Retired and Retiring

Mary and I decided to change the title of our blog because we're retiring. We've both given up all of our freelance writing and editing except for the fiction. I guess if you only work at what seems like play, you're retired.

Then again we've always been retiring in the sense of being shy and diffident, at least when it comes to making a public spectacle of ourselves in order to sell books. Our retiring natures extend to Internet social media, like Facebook. Mary shies away from the invasion of privacy involved. I cringe at how you need to accumulate, "friends" or followers. To me. social networking sites feel too much like parties and the minute I walk into a party I'm immediately flung to the wall by the centrifugal force of the social whirl.

But both of us would love to receive -- and respond to -- comments here. Talking to people one at a time is different than addressing crowds. Unfortunately, crowded social networks are the preferred method of communication these days.

We hope to post to this blog more frequently than in the past. Mary has a strong interest in Golden Age detective novels and will continue with her reviews, but we have other interests as well and are also at an age where we can be forgiven -- hopefully -- for pausing to look back along the road we've traveled. And then there's our writing. We've learned quite a bit over the past decades and writing during retirement, which so many of us aim for, poses its own challenges.

We won't pretend to be writing teachers, however. Neither of us has ever taken a writing course, or attended a workshop. We both agree writing can't be taught. It's something you learn to do on your own. We all develop our own methods and write in our own styles. There are no tricks or magic formulas.

Too many years ago, while I was living in New York City, I was invited to a party by one of my former college professors. An accomplished painter, she was showing off her newest -- and very pricey -- canvases to potential buyers.

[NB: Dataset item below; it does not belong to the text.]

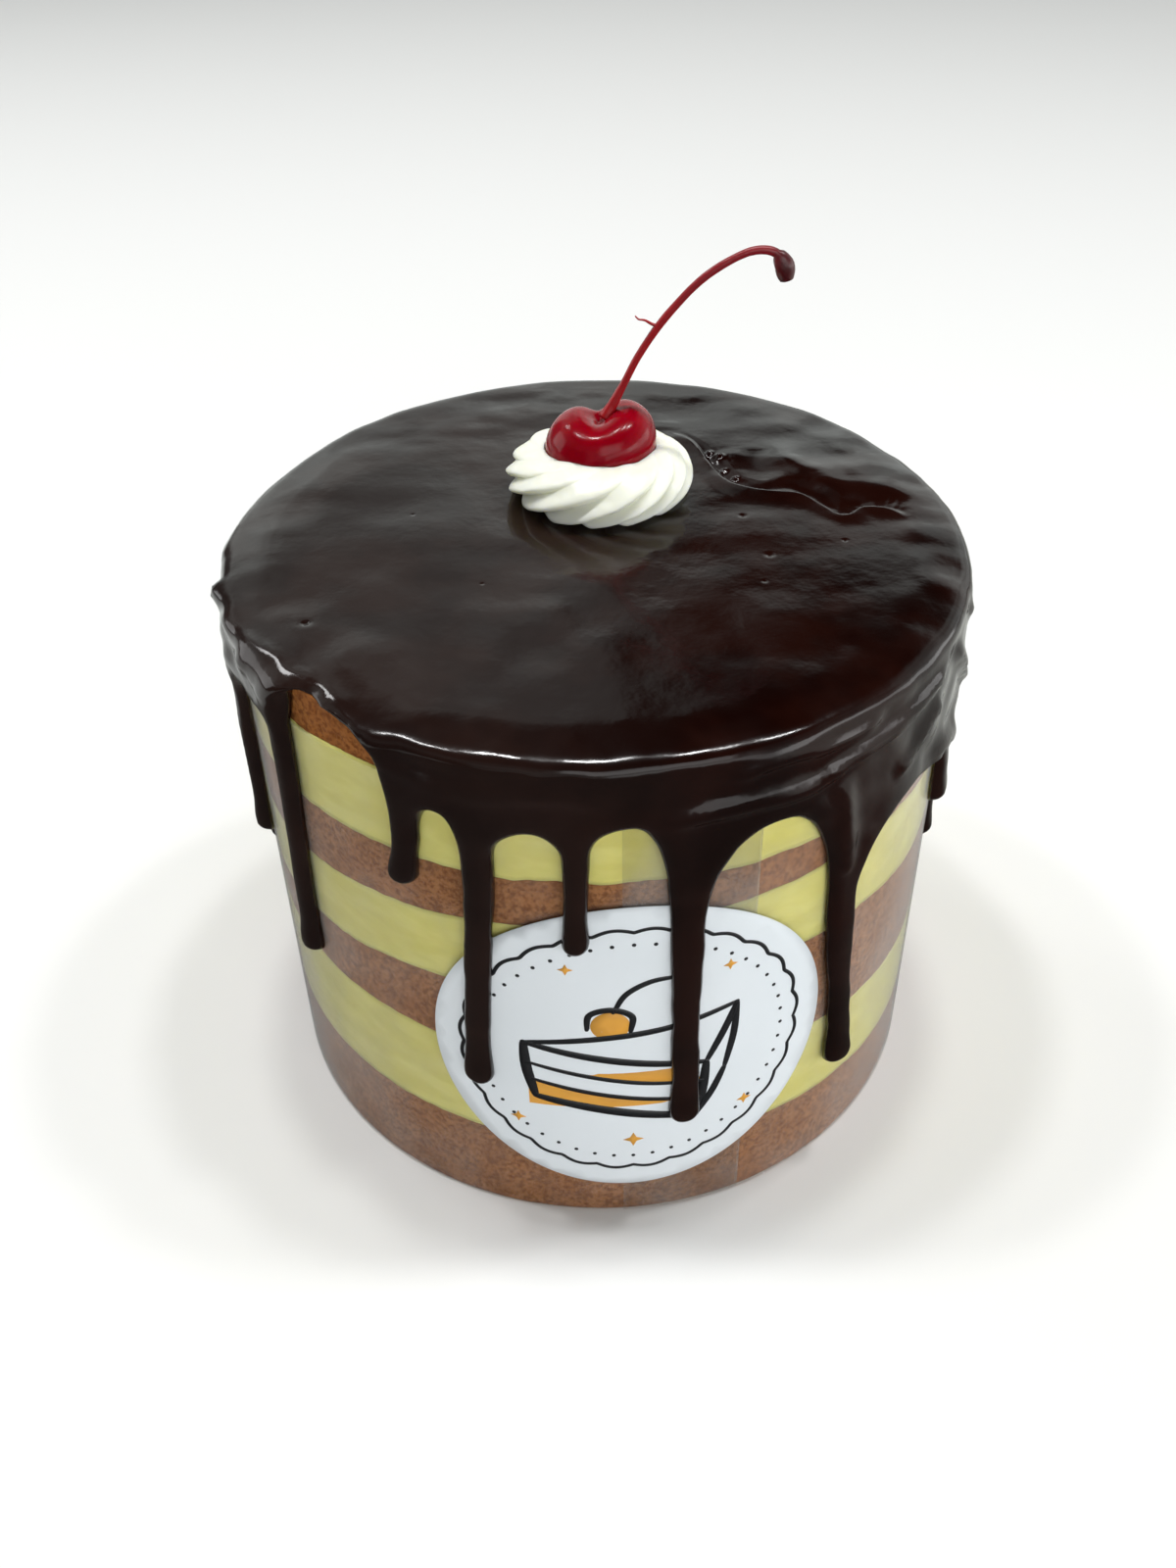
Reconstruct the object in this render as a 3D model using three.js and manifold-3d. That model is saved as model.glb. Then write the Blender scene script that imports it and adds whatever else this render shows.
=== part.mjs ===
// A tall round Boston cream cake. Four sponge layers and three of pastry cream stand in a clear
// collar with a round label on it. A chocolate glaze covers the top and runs down outside the collar
// in drips, and a piped rosette of cream carries a stemmed cherry.
//
// Millimetres, +Z up. The origin is the middle of the cake's underside, and the label faces -Y.
// Angles go round the Z axis in degrees from the front, -Y, and grow towards +X.

import * as THREE from "three";
import Module from "manifold-3d";

const wasm = await Module();
wasm.setup();

// ---- Driving dimensions ----

const CAKE_RADIUS = 74.4;
const CAKE_TOP = 125;
const LAYER_GAP = 0.15; // between one layer and the next
const LAYER_COLUMNS = 72;
const WELD = 0.02; // points of a joined solid closer than this become one

// Where one layer ends and the next begins, from the bottom up. The layers aren't level: the height
// at the rim is height + lean * cos(angle - towards).
const LAYER_EDGES = [
  { height: 20.5, lean: 4, towards: -50 },
  { height: 44.6, lean: 6.4, towards: -60 },
  { height: 65, lean: 5.4, towards: 40 },
  { height: 84, lean: 5.6, towards: 60 },
  { height: 96.6, lean: 1, towards: -20 },
  { height: 115.2, lean: 0.8, towards: -60 },
];

const COLLAR = { inside: 74.6, thickness: 0.2, foot: 0.4, top: 115.9, columns: 120 };
const COLLAR_SEAM = { angle: 3, overlap: 20, lift: 0.35, ramp: 10 };

const LABEL = { angle: 4.6, height: 51.4, radius: 41, inside: 75.3, thickness: 0.2, strips: 40 };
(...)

As an impoverished student from the sticks I had less than nothing in common with the well heeled big city art crowd in attendance. Her enormous expressionist paintings wouldn't have fit on the wall of my apartment. I couldn't have afforded the paint to cover the canvases let alone buy the artwork. Luckily, my professor had invited another student from the small Pennsylvania college were she taught, a friend of mine. We retreated to a shadowy, far corner of the loft and talked and joked in the relative quiet as we observed the social melee from afar.

Mary and I are hoping this blog might serve a similar purpose as our own quiet little corner of the Internet.